Is there a curse of Uluru? Are people simply superstitious or guilt ridden? Perhaps it is suggestion from the Indigenous beliefs that the rock is “sacred” and should be respected?
Indigenous Australians have animistic view of the world where everything has and energy or is alive.
Canberra man falls victim to the Uluru curse
When Steve Hill visited the landmark during a solo trip to Australia’s spiritual heartland last year, he didn’t think anything of picking up a small chunk of it to take home as a souvenir.
“While walking around the base of Uluru (Ayers Rock), I saw this rock and just had to have it,” he said. “Google maps indicated I was at the old campground where Azaria Chamberlain went missing, so I thought I’d take a small rock as memorabilia, you know, to put on the mantelpiece back at home.”

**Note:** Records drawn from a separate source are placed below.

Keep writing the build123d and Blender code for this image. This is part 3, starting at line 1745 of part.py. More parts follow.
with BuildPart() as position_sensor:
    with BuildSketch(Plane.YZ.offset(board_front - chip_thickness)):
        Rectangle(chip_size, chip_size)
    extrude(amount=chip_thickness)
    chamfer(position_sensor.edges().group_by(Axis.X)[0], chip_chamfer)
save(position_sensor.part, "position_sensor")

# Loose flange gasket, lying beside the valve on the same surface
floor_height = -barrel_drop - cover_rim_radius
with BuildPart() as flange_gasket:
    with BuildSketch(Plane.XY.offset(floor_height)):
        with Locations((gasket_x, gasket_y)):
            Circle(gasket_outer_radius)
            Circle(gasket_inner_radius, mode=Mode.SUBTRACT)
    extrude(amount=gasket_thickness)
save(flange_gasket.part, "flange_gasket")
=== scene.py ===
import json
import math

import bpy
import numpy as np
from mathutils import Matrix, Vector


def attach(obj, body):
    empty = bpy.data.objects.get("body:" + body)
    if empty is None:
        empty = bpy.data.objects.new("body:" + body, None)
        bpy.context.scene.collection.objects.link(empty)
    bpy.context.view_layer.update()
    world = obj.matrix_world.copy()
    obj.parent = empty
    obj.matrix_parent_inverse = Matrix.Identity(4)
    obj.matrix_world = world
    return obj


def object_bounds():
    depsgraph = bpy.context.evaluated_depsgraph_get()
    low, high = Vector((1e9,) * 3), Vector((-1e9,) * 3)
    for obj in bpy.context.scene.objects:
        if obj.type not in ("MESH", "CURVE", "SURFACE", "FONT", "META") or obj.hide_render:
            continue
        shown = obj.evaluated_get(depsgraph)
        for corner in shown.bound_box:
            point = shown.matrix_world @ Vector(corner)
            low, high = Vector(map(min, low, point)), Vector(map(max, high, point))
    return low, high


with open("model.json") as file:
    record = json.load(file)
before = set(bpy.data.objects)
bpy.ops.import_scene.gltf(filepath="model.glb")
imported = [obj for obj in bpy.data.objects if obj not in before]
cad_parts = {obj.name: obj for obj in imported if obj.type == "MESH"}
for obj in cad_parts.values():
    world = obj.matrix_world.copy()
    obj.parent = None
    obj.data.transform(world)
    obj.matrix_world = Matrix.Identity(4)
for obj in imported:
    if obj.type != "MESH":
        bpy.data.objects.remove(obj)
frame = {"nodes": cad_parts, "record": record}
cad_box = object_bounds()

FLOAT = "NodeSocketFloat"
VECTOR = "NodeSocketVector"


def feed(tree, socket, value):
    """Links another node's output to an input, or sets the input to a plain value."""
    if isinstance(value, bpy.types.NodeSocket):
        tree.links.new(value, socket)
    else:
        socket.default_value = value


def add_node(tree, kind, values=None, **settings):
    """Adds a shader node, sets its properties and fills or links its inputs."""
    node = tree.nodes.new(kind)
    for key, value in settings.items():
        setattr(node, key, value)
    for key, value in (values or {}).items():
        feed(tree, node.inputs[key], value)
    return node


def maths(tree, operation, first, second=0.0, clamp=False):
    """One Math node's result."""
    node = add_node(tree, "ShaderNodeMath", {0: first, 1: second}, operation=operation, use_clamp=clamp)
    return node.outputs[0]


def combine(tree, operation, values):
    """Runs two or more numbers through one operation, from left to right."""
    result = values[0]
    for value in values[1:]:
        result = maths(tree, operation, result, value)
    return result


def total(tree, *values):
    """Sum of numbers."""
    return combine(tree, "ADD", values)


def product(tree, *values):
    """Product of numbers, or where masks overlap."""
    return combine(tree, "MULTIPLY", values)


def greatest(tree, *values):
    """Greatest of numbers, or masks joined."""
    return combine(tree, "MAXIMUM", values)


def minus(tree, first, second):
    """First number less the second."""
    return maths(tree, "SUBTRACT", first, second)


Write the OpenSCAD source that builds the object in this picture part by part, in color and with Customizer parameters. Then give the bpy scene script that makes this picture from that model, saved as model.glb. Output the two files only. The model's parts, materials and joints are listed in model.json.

Before long however, he started to experience a spate of unfortunate incidents that would lead him to believe that stories of a curse befalling anyone who disturbs Uluru might actually be true.
Things started to go awry even during his return trip. On one otherwise unremarkable stretch of road, kangaroos started inexplicably hurling themselves at his vehicle, as if deliberately.
“I’ve driven extensively through the outback and never seen such behavior from kangaroos,” he said. “It was at that point I started to think maybe I shouldn’t have taken the rock and that maybe I’d fallen victim to the curse.”
A couple of months later, his engine failed and mechanics struggled to figure out what was wrong.
Even during his day-to-day activities Hill reported feeling nervous, and when all the photographs of his trip to the rock mysteriously disappeared off his phone, he decided that enough was enough.
“I’ve been planning a trip to Cape York for some time, but have decided to not only bring it forward to next month, but also make a 3000-kilometre detour via Uluru,” he said.
“I’m going to return the rock; it’s just something I’ve got to do. I know exactly where I took it from, so as soon as I get to Uluru, I’ll be returning it.”